Sunday 11 November 2007

All quiet on the Kallis front

It is not difficult to name the almost universally agreed greatest ever all-rounder, a title which sits as easily upon the shoulders of Garry Sobers as the sobriquet of best batsman fits Bradman. Identifying the modern player whose statistics can match, and even shade Sobers, is a tad more troublesome. After all, you knew Jacques Kallis was good, but really that good? In numbers, at least, Kallis' Test career bears a remarkable resemblance to that of the great West Indian. Their Test averages differ by just 0.04, while Sobers has more wickets (from fewer games) and a better economy rate, while Kallis possesses the superior average and strike rate. There, as they say, the comparisons end, but not without serving to show just how underrated and high-achieving Kallis is in the pantheon of the modern game.

As South Africa's best batsman since re-admission, he is their top run-scorer, having just gone past 9000 Test runs with 186 against New Zealand. Only the three best seamers since 1992 - Donald, Pollock and Ntini - can better his haul of 219 wickets. Yet as neither batsman nor all-rounder has he achieved pre-eminence. Ponting, Lara, Tendulkar, Inzamam and Dravid are at least five who would be considered above him in an evaluation of the best batsmen since 2000, yet only the first can improve on his Test average of 57.74. He has a better bowling average and economy rate than Andrew Flintoff, his only contemporary in the genuine all-rounder capacity. Style plays some part - his strokeplay, while withering, is neither elegant nor dashing - there also lingers the suspicion that he only shows real willingness to bowl when there is something in it for him. Nevertheless, he is capable of producing good pace and movement, and four 5 wicket hauls in Tests mark him out as more than just a steady customer in the role of 5th bowler. Being from South Africa - a cricketing nation which has achieved excellence yet remained perennial bridesmaid in the modern age - is a contributing factor. Of the many high-achieving and talented South African players since 1992, stardom has only really visited itself on one, in Allan Donald, while often the focus on great South Africans is biased towards the generation to which circumstance denied the chance to make a mark on Test history.

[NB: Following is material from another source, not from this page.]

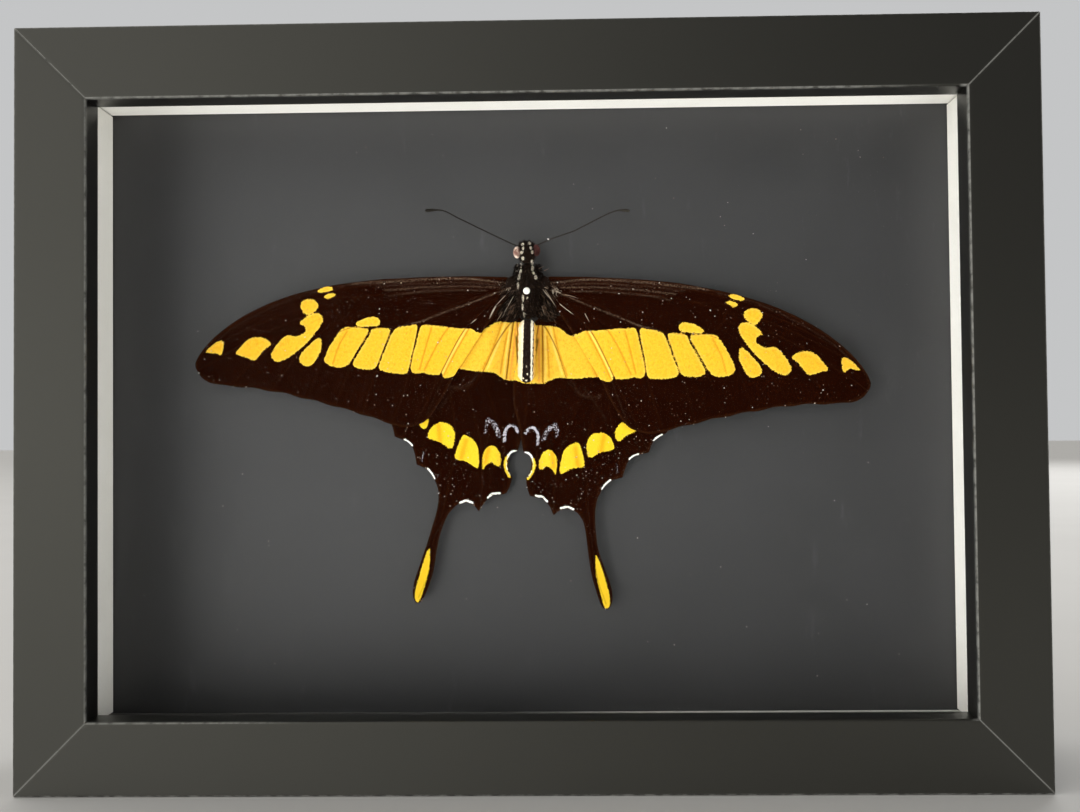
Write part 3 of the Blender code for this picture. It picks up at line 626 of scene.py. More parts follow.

It seems indicative of the Kallis paradox that one has to resort to endless statistics to prove his worth. With a player of his stature, this should not be necessary, but it is only in the numbers that the extent of his achievements are truly apparent. It is not necessary to know, or even refer to the Test average, or number of centuries of a Lara or Tendulkar. Their greatness is obvious on the field, the statistics fall neatly in line behind them; with Kallis it seems rather to be the other way around. To suffer at the hands of Kallis is not unexpected, yet the extent of his abilities seems only to be clear after he has made the fielding team sick of the sight of him; a knowledge which is stored at the back of the mind, rather than seared indelibly into the consciousness. Yet for all this semi-anonymity, Kallis is a singular, in ways unique player. Most of the great all-rounders have been primarily bowlers - Miller, Imran, Hadlee, Botham, Dev - who would take the new ball and bat in the lower-middle order. Even Sobers, like Kallis a batsman first, tended towards the middle rather than top of the order. Yet Kallis, who cannot offer anything approaching their bowling record, is a top 4 batsman, while his haul of over 200 Test wickets means he cannot be relegated into the batsman who bowls category.

That he is someone who profits by pillaging against the lesser teams is an accusation frequently leveled against him and not without foundation. Still, he is by no means alone in this, and all of his three centuries against Zimbabwe came when they were far from the token presence they have since become. An average of 48.53 in Australia and a mark of 64.6 in the three main subcontinental countries shows he is adaptable to all conditions. That his average is greater and he has more of his centuries away from home is indicative of his importance to South African cricket.

What is more, he has seemed to improve with age. In the second part of his career, his average has been 65; batting at 4, a position he assumed permanently in early 2002 and where he has batted for half of his Tests, that rises to over 70. Ominously, he is not yet a month past his 32nd birthday, while four centuries in three Tests this season show an intent uncommonly strong even in a man like Kallis. Next year, South Africa make their 5-yearly tour of England, Kallis' third and likely final visit. His record there is patchy, an average of just 37 with a solitary century, although he did bowl his team to victory at Headingley in 2003. Should he continue his current run of form, his contribution to the series could be vital in attempting to win the series in England, something South Africa have not done in their three trips since re-admission. Achieve that and maybe he will start to receive the sort of recognition which his talent and record deserve.